B. Assumption of Bond Obligations
XL argues that regardless of Section 503(b), it has a right to payment of the premiums on the Bonds pursuant to the Reorganization Plan. The Bankruptcy Court rejected this argument because under the Reorganization Plan, James River was only obligated to pay premiums for workers' compensation contracts which were then in effect, not those that had been cancelled.
A Reorganization Plan is construed as a contract and the court looks to contract law in the state in which the plan was confirmed in interpreting the contract. In re Lisenmeyer, 92 Fed. Appx. 101, 102 (6th Cir. 2003). "In construing contracts, the words expressing the parties' intentions should be given the usual, natural and ordinary meaning." Victoria Ins. Co. v. Hawkins, 31 S.W.3d 578, 581 (Tenn.Ct.App. 2000). "Where there is no ambiguity, it is the duty of the court to apply to the words used their ordinary meaning and neither party is to be favored in their construction." Id.
"A contract is ambiguous only when it is of uncertain meaning and may fairly be understood in more ways than one [and a] strained construction may not be placed on the language used to find ambiguity where none exists." Baptist Physician Hosp. Org., Inc. v. Humana Military Healthcare, 368 F.3d 894, 897 (6th Cir. 2004) (applying Tennessee law, citations omitted). "However, `[a] contract is not rendered ambiguous simply because the parties disagree as to the interpretation of one or more of its provisions.'" Id. at 897-98.
XL argues that "under the plain language" of the Reorganization Plan its claim based upon the Bonds is unimpaired. (Docket Entry No. 8 at 24). In support of this position, XL points to paragraph 2.4(b) of the Plan which, in relevant part, provides that
[o]n the Distribution Date, each holder of an Allowed Other Secured Claim shall, in full and complete settlement and satisfaction of such claim, at the sole option of the reorganized Debtors, (1) have such Claim be reinstated and rendered unimpaired in accordance with section 1124 of the Bankruptcy Code (which shall be the treatment with respect to Reclamation and other Surety Bonds, and the reorganized Debtors shall execute the New Surety Agreements)[.]
(Plan ¶ 2.4(b)).
Leaving aside that the argument about whether a claim is assumed by the Plan has nothing to do with a claim under 11 U.S.C. § 503(b) for administrative expenses (the basis under which XL sought payment in the Bankruptcy Court), XL's excerpted provision of the Plan ignores that which is explicit in the Plan. Sureties are specifically defined in the Plan. In fact, the Sureties are identified by name in the Plan and, with regard to XL and OneBeacon, the Plan provides that XL and OneBeacon are included in the definition of sureties "only with respect to bonds that have not been terminated as of the confirmation date." (Plan ¶ 1.1(101)). Simply put when referring to surety or sureties, the Plan contemplates the inclusion of XL and OneBeacon only with regard to bonds then in existence, not those that have been cancelled. Moreover, ¶ 1.1(78) defines "Reclamation and Other Surety Bonds" as "surety agreements in effect as of the date of the Disclosure Statement between a Debtor and a third party surety" and the Bonds in this case, being cancelled pre-petition, were therefore not in effect as of the date of the Disclosure Statement.

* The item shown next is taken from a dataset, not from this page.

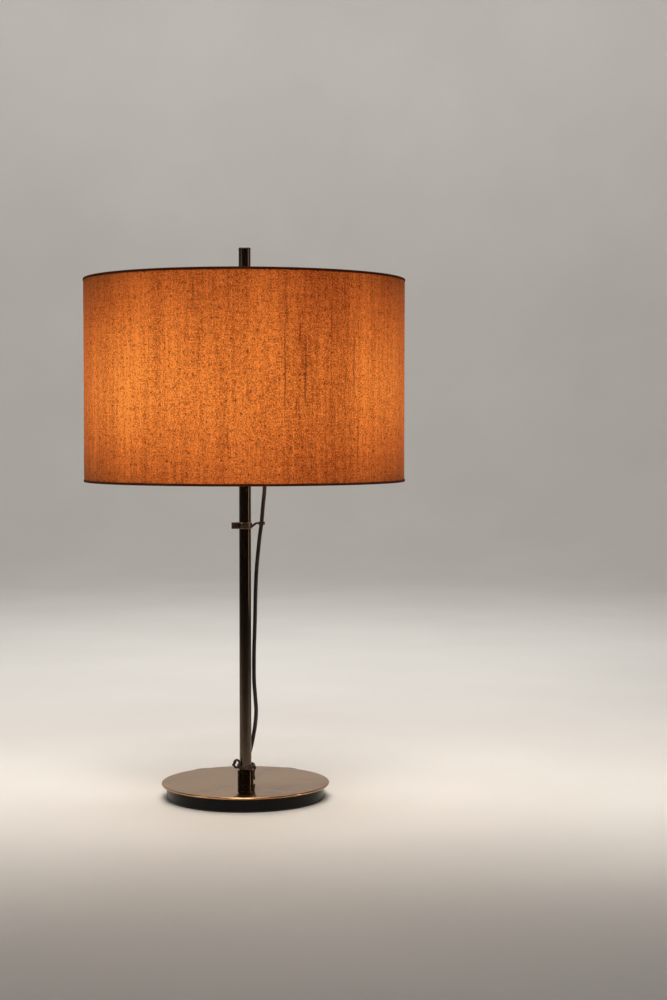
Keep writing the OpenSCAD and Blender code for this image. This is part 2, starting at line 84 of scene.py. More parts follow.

The Plan provides that "each term stated in either the singular or the plural shall include both the singular and the plural[.]" (Plan ¶ 1.2).
Interestingly, the Order confirming the Plan has a specific paragraph titled "Reclamation and other Surety Bonds" which provides:
The Sureties have not objected to confirmation of the Plan. Therefore, the Reclamation and Other Surety Bonds are hereby reinstated; provided, however, that any bonds previously terminated are not hereby reinstated.

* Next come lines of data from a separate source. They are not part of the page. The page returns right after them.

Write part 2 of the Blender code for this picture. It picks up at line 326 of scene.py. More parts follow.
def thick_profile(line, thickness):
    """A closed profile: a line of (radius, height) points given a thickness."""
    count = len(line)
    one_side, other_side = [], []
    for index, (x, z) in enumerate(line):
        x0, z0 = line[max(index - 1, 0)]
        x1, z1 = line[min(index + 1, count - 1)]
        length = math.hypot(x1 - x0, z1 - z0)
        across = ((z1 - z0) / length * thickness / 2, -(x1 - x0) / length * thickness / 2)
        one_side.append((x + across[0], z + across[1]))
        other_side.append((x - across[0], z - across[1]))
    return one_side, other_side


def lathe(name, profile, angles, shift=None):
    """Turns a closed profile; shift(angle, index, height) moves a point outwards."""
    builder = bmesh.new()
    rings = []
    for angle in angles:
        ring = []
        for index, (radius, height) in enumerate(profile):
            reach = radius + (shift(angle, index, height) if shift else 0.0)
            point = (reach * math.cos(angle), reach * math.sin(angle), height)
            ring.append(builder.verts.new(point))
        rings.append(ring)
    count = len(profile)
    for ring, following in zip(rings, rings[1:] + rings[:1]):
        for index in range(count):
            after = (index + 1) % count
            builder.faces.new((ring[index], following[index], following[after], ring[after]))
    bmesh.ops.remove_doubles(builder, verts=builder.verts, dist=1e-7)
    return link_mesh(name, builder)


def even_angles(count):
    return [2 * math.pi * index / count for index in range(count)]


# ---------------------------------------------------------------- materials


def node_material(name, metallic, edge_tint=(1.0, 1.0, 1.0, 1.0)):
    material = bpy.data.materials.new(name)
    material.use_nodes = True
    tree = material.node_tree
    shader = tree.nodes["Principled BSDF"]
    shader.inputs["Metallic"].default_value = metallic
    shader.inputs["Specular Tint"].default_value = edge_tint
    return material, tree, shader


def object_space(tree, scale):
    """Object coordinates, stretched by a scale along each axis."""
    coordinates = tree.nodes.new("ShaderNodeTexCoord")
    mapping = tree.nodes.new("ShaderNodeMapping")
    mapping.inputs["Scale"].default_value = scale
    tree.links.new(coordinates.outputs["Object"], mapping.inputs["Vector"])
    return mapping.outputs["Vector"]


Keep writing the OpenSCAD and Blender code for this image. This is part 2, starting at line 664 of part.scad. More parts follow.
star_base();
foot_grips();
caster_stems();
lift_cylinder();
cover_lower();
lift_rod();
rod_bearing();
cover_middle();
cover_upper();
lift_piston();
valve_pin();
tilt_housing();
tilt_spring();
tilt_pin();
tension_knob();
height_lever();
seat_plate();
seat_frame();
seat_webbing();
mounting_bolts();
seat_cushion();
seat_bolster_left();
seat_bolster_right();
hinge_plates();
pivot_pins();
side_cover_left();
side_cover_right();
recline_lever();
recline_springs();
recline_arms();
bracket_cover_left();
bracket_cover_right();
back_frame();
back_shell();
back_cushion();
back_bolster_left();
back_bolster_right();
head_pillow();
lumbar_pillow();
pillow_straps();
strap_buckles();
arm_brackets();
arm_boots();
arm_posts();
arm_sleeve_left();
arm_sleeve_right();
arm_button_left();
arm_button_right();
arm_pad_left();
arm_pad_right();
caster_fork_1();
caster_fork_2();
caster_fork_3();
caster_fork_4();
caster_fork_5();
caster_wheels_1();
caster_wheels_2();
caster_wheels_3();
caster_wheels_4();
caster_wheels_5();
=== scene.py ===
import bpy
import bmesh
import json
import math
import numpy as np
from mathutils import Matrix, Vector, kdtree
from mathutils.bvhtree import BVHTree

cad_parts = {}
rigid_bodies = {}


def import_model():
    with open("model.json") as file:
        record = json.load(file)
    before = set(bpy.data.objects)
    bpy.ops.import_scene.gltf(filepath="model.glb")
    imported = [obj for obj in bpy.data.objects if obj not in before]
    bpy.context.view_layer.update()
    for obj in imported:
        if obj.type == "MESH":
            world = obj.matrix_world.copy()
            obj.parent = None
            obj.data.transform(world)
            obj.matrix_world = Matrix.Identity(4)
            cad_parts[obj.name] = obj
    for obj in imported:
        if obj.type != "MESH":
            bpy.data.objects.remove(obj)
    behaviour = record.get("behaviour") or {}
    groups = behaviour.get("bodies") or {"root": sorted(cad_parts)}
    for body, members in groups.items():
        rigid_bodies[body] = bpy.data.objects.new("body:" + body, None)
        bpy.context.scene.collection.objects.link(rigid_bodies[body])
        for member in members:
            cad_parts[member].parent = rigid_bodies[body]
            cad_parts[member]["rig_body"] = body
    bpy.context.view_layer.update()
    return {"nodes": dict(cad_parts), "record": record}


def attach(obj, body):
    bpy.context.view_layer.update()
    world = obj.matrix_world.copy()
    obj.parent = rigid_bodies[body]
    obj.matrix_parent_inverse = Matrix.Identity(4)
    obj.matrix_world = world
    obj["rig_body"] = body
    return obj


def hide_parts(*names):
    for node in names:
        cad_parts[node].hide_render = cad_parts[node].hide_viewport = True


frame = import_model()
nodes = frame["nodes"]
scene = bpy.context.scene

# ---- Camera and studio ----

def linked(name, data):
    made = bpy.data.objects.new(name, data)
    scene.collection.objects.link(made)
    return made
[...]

(Docket Entry No. 10, attachment 9 at 24). Other than the claim for administrative expenses, the Court does not know if XL challenged the Plan.
The Bankruptcy Court did not err in concluding that XL's claim to premiums was not assumed in the Reorganization Plan.
IV. CONCLUSION
On the basis of the foregoing, the Orders of the Bankruptcy Court granting Plaintiffs/Appellees' Motion for Summary Judgment (Bankr. Docket Entry Nos. 1788, 1789) and denying Defendants/Appellants' Motion to Alter or Amend (Bankr. Docket Entry Nos. 2147, 2148) will be affirmed, the requests for oral arguments will be denied, and this case will be dismissed.
An appropriate Order will be entered.